I'm signing petitions and talking with friends and strangers.  In doing so, I see it as my job to not recreate the same suffering that the shooter and now all the survivors are going through.  How angry and scared he must have been, how deeply lost in the delusions of his own mind.  How angry and scared the surviving family and community members are, how deeply they are immersed in the grief of this experience.  I can hear the anger and fear in those who want to cling to owning guns.  I can hear the anger and fear of those of us who want to decrease the number of guns floating around our country.  I can feel my own fear every time I encounter someone who is mentally ill and is suffering without relief.  What part can I play in easing these fears, in quenching some of the fire of hate and blame? 

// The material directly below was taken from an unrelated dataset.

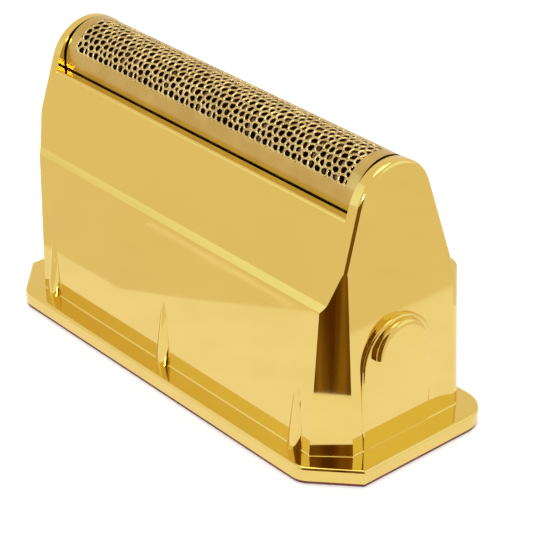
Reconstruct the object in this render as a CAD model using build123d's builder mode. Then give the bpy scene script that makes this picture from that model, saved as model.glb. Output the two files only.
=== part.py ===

My mind, the same divided mind that creates Us and Them, wants me to believe that we need to find out who to blame and how to make specific changes to our laws to hopefully avoid this type of incredible violence in the future.  It wants to say that I'm on the right side, and someone else (must be!) on the wrong side.  It's true that we need to change, and that I want to be an agent for that change.  However, I feel more and more these days that if I enter this fray with labels in hand to slap on everyone's forehead, I may perpetuate the very problems I'm wrestling with.  How else might we go about it?

I'm not sure how I imagine things unfolding from here.  What if we all put a little more energy into just living for peace?  What would that look like?  What if we all faced up to our fears and connected a little more with a person in need?  What would that feel like?  What if we were a little easier on ourselves and those around us?  What ripples will that send out to the world?  What if we keep the longer term goals in mind, and begin by accepting that right where we are is the only place to begin?  Where else can we begin than this moment?  What else can I do but heal and accept? 



2 comments:

Unknown said...

I love this post. Thank you.

I have a question for you, not to ask you for Truth, but to learn from your perspective and experience. Is it possible to cultivate both urgency and peace? Is it possible to feel urgent from a place of peace?

To me they seem counter to each other. In fact, your post from September mentions that urgency cultivates anger.

I've been wondering for myself as I endeavor to be an activist for social justice, for the environment, etc, from a place of peace, and I read emails from organizations saying, "Urgent! Urgent! We can't rest! We must act now!", I wonder . . . it doesn't seem healthy. It doesn't seem like it promotes self-love and peace and joy, but rather self-disappointment (for not doing enough) and anger and dissatisfaction.

Where is the place that we can engage from passion and peace, working hard for something and self-love?

Sending love. And gratitude for your thoughtfulness and willingness to share your process.

Emily B. said...

"What if we were a little easier on ourselves and those around us? What ripples will that send out to the world? What if we keep the longer term goals in mind, and begin by accepting that right where we are is the only place to begin?"

I love the idea of starting where you are, starting with yourself if that's where peace needs to be first. Maybe the comment-writer above can take some comfort from that. I remember what Vlad, who lives in the Vipassana House, said to me as I was stressed in the kitchen chopping vegetables and cooking under a deadline. He says he moves fast, chops vegetables with efficiency and speed, but it's not stressful for him. You can do things quickly and be at total peace inside. It's at least possible for him.

The more desperately I reach out without addressing my own internal chaos, the less able I am to help others, whether as an activist or a friend.